CHALLENGE:
Set down exactly the lines from the one with "The three.js and" to the one with "self.count += len(points)", both included, and no line outside that range.

RECORDS FOR THE EXERCISE:

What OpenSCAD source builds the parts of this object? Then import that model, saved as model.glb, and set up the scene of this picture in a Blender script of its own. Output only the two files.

---

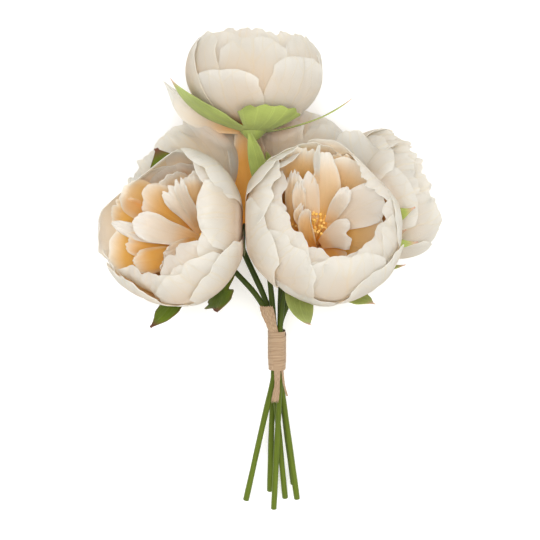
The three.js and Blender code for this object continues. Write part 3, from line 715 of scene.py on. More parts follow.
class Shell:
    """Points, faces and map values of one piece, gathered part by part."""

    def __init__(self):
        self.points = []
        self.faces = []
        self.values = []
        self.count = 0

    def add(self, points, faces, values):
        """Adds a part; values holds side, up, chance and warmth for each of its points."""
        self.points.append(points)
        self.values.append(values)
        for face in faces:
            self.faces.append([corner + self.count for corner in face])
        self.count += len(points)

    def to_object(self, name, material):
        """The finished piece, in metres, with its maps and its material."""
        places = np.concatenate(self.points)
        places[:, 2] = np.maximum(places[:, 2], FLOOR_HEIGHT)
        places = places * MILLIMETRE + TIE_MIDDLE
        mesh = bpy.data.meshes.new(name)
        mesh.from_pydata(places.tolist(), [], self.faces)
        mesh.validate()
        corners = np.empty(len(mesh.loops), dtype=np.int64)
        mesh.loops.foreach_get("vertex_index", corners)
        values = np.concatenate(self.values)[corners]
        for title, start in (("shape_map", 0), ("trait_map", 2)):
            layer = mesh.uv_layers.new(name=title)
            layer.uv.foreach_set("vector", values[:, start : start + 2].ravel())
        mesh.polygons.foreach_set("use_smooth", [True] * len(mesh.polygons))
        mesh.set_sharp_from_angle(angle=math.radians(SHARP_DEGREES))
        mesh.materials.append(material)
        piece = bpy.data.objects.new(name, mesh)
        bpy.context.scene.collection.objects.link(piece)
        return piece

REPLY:
The three.js and Blender code for this object continues. Write part 3, from line 715 of scene.py on. More parts follow.
class Shell:
    """Points, faces and map values of one piece, gathered part by part."""

    def __init__(self):
        self.points = []
        self.faces = []
        self.values = []
        self.count = 0

    def add(self, points, faces, values):
        """Adds a part; values holds side, up, chance and warmth for each of its points."""
        self.points.append(points)
        self.values.append(values)
        for face in faces:
            self.faces.append([corner + self.count for corner in face])
        self.count += len(points)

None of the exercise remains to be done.